§ Input rows
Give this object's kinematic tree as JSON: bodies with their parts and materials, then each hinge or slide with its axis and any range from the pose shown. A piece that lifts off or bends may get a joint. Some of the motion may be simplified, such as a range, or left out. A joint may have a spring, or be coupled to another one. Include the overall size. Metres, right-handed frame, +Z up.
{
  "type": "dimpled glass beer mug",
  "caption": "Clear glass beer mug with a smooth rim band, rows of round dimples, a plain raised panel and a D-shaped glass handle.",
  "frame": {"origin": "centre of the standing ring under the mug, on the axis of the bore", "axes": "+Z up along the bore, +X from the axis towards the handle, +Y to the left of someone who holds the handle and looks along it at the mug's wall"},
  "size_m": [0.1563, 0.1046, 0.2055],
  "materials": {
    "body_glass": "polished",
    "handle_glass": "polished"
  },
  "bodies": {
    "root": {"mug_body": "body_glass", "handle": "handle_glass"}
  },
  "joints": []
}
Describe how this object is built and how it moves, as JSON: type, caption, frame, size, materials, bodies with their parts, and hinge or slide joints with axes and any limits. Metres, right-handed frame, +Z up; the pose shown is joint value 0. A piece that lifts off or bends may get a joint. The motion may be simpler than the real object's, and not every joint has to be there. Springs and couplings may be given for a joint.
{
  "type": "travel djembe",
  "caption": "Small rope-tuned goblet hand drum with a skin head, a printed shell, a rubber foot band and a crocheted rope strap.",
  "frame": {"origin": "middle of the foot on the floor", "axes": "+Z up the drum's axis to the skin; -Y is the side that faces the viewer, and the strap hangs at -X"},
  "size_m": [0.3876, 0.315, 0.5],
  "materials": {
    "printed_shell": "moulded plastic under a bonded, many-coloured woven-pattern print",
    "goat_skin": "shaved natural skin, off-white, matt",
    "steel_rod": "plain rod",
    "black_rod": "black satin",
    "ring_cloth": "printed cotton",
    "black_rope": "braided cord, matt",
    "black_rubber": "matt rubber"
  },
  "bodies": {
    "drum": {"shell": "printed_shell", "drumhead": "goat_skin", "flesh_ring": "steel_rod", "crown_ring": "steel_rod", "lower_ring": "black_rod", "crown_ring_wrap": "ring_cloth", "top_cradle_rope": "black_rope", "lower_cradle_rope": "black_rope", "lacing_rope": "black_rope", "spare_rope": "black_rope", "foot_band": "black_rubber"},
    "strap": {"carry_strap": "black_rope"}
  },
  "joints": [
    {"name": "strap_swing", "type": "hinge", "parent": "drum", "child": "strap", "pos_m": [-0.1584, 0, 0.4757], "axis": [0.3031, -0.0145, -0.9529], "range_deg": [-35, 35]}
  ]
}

§ Task prompt
Take the line with "Describe how this" and all lines after it to the last line, and reproduce them exactly.

§ Answer for this exercise
Describe how this object is built and how it moves, as JSON: type, caption, frame, size, materials, bodies with their parts, and hinge or slide joints with axes and any limits. Metres, right-handed frame, +Z up; the pose shown is joint value 0. A piece that lifts off or bends may get a joint. The motion may be simpler than the real object's, and not every joint has to be there. Springs and couplings may be given for a joint.
{
  "type": "travel djembe",
  "caption": "Small rope-tuned goblet hand drum with a skin head, a printed shell, a rubber foot band and a crocheted rope strap.",
  "frame": {"origin": "middle of the foot on the floor", "axes": "+Z up the drum's axis to the skin; -Y is the side that faces the viewer, and the strap hangs at -X"},
  "size_m": [0.3876, 0.315, 0.5],
  "materials": {
    "printed_shell": "moulded plastic under a bonded, many-coloured woven-pattern print",
    "goat_skin": "shaved natural skin, off-white, matt",
    "steel_rod": "plain rod",
    "black_rod": "black satin",
    "ring_cloth": "printed cotton",
    "black_rope": "braided cord, matt",
    "black_rubber": "matt rubber"
  },
  "bodies": {
    "drum": {"shell": "printed_shell", "drumhead": "goat_skin", "flesh_ring": "steel_rod", "crown_ring": "steel_rod", "lower_ring": "black_rod", "crown_ring_wrap": "ring_cloth", "top_cradle_rope": "black_rope", "lower_cradle_rope": "black_rope", "lacing_rope": "black_rope", "spare_rope": "black_rope", "foot_band": "black_rubber"},
    "strap": {"carry_strap": "black_rope"}
  },
  "joints": [
    {"name": "strap_swing", "type": "hinge", "parent": "drum", "child": "strap", "pos_m": [-0.1584, 0, 0.4757], "axis": [0.3031, -0.0145, -0.9529], "range_deg": [-35, 35]}
  ]
}